*INFORMATION PROVIDED*

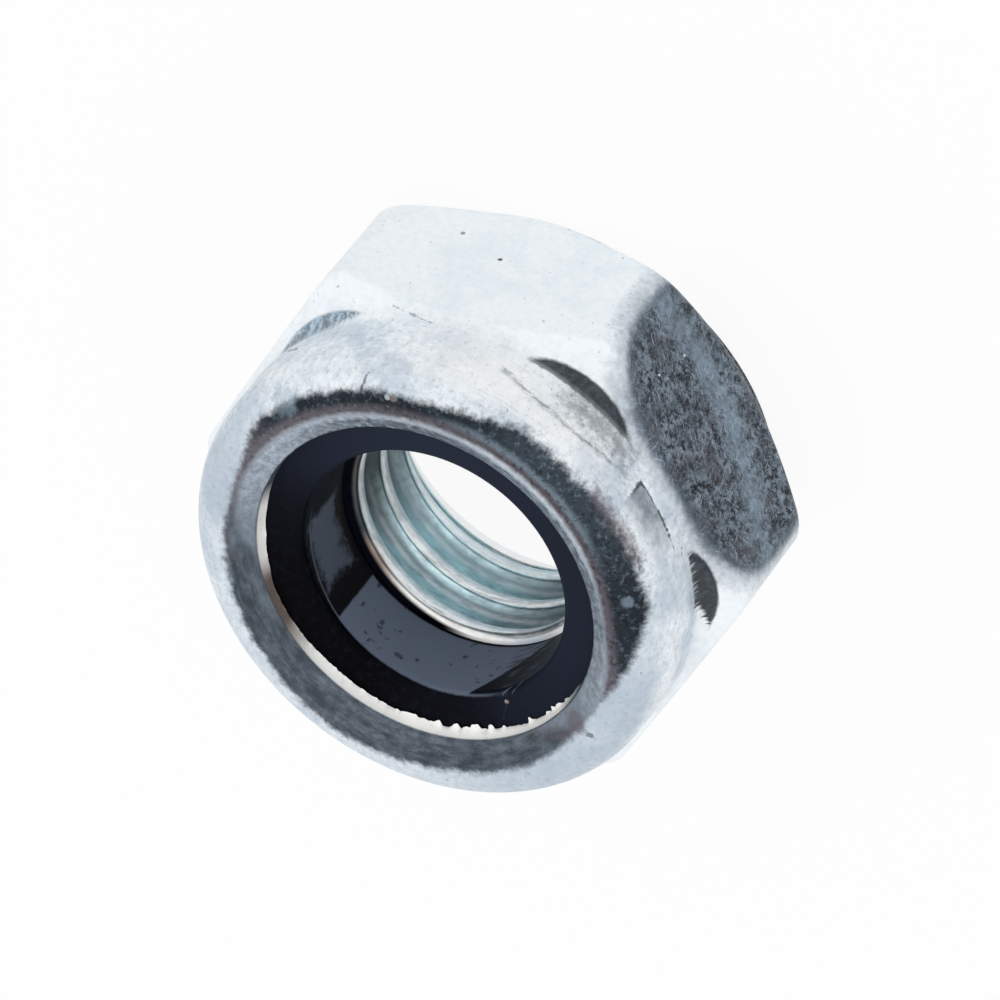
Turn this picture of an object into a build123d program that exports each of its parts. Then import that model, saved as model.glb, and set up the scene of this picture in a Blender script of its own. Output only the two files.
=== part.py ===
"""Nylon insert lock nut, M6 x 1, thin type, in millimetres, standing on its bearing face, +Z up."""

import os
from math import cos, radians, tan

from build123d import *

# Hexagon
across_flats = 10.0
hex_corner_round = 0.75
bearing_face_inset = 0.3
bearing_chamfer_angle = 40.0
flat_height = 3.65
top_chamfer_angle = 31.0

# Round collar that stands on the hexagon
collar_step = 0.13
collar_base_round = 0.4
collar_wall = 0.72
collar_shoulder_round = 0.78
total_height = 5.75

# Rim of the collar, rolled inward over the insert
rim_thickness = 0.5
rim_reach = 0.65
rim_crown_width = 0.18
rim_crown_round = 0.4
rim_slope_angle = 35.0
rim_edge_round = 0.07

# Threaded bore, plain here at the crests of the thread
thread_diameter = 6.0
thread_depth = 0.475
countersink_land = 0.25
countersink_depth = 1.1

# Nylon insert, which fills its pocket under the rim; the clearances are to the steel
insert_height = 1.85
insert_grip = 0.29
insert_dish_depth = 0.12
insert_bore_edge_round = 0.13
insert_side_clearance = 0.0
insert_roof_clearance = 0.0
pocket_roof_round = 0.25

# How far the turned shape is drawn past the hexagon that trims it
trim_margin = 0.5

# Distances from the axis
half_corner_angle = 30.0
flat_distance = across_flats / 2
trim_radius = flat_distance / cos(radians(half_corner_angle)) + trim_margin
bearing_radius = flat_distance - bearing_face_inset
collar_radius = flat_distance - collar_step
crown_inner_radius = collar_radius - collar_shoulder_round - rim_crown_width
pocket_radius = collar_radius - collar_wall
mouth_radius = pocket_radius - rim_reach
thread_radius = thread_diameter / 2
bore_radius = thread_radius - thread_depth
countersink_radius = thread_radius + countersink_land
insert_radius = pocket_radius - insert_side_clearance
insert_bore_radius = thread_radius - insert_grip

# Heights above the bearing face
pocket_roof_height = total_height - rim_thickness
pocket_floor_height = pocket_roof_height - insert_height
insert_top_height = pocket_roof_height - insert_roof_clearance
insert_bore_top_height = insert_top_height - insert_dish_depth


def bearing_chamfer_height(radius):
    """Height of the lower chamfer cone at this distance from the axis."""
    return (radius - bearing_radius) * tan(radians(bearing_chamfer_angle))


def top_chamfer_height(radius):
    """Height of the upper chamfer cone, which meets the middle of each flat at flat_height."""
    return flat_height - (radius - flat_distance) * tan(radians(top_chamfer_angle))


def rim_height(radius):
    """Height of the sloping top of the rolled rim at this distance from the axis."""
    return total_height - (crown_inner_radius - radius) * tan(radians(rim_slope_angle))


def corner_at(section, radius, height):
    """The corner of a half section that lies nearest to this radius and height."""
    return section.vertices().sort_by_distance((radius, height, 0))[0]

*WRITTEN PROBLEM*
Extract the data in full. Keep it word for word.

*RESULT OF THIS EXERCISE*
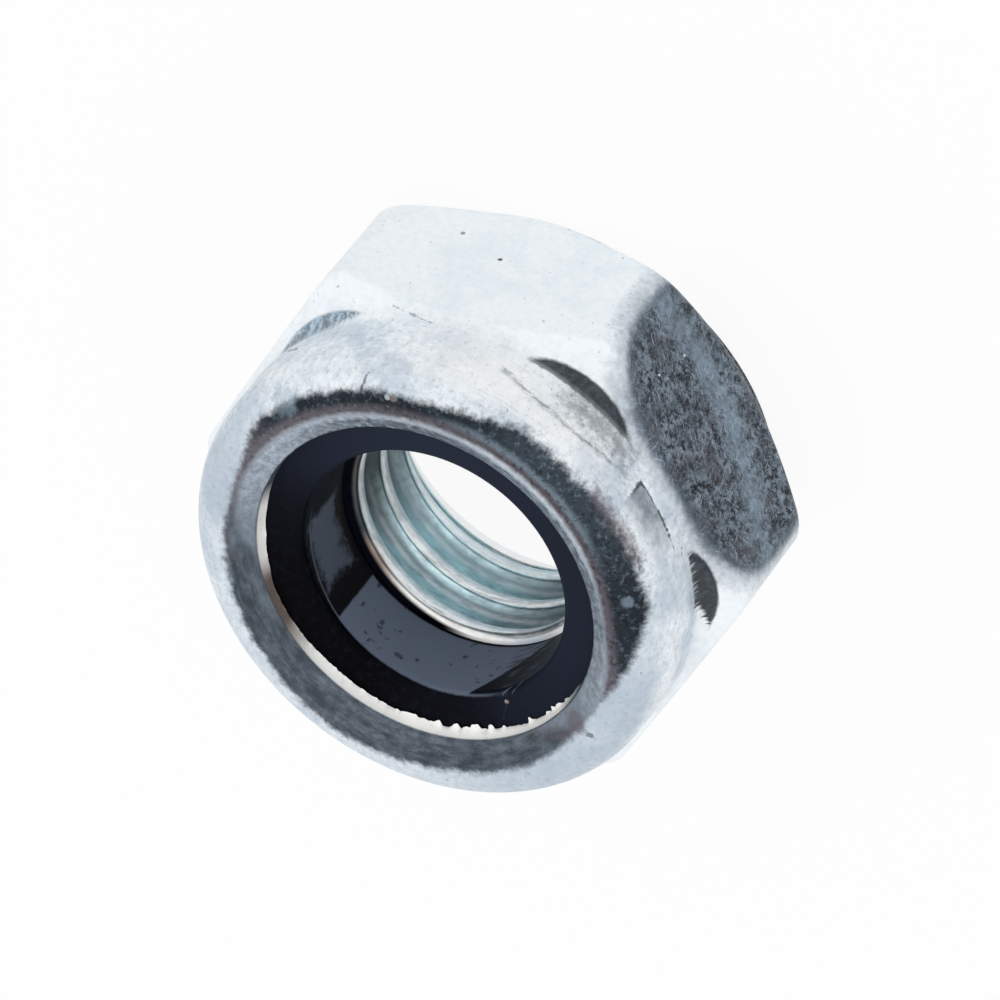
Turn this picture of an object into a build123d program that exports each of its parts. Then import that model, saved as model.glb, and set up the scene of this picture in a Blender script of its own. Output only the two files.
=== part.py ===
"""Nylon insert lock nut, M6 x 1, thin type, in millimetres, standing on its bearing face, +Z up."""

import os
from math import cos, radians, tan

from build123d import *

# Hexagon
across_flats = 10.0
hex_corner_round = 0.75
bearing_face_inset = 0.3
bearing_chamfer_angle = 40.0
flat_height = 3.65
top_chamfer_angle = 31.0

# Round collar that stands on the hexagon
collar_step = 0.13
collar_base_round = 0.4
collar_wall = 0.72
collar_shoulder_round = 0.78
total_height = 5.75

# Rim of the collar, rolled inward over the insert
rim_thickness = 0.5
rim_reach = 0.65
rim_crown_width = 0.18
rim_crown_round = 0.4
rim_slope_angle = 35.0
rim_edge_round = 0.07

# Threaded bore, plain here at the crests of the thread
thread_diameter = 6.0
thread_depth = 0.475
countersink_land = 0.25
countersink_depth = 1.1

# Nylon insert, which fills its pocket under the rim; the clearances are to the steel
insert_height = 1.85
insert_grip = 0.29
insert_dish_depth = 0.12
insert_bore_edge_round = 0.13
insert_side_clearance = 0.0
insert_roof_clearance = 0.0
pocket_roof_round = 0.25

# How far the turned shape is drawn past the hexagon that trims it
trim_margin = 0.5

# Distances from the axis
half_corner_angle = 30.0
flat_distance = across_flats / 2
trim_radius = flat_distance / cos(radians(half_corner_angle)) + trim_margin
bearing_radius = flat_distance - bearing_face_inset
collar_radius = flat_distance - collar_step
crown_inner_radius = collar_radius - collar_shoulder_round - rim_crown_width
pocket_radius = collar_radius - collar_wall
mouth_radius = pocket_radius - rim_reach
thread_radius = thread_diameter / 2
bore_radius = thread_radius - thread_depth
countersink_radius = thread_radius + countersink_land
insert_radius = pocket_radius - insert_side_clearance
insert_bore_radius = thread_radius - insert_grip

# Heights above the bearing face
pocket_roof_height = total_height - rim_thickness
pocket_floor_height = pocket_roof_height - insert_height
insert_top_height = pocket_roof_height - insert_roof_clearance
insert_bore_top_height = insert_top_height - insert_dish_depth


def bearing_chamfer_height(radius):
    """Height of the lower chamfer cone at this distance from the axis."""
    return (radius - bearing_radius) * tan(radians(bearing_chamfer_angle))


def top_chamfer_height(radius):
    """Height of the upper chamfer cone, which meets the middle of each flat at flat_height."""
    return flat_height - (radius - flat_distance) * tan(radians(top_chamfer_angle))


def rim_height(radius):
    """Height of the sloping top of the rolled rim at this distance from the axis."""
    return total_height - (crown_inner_radius - radius) * tan(radians(rim_slope_angle))


def corner_at(section, radius, height):
    """The corner of a half section that lies nearest to this radius and height."""
    return section.vertices().sort_by_distance((radius, height, 0))[0]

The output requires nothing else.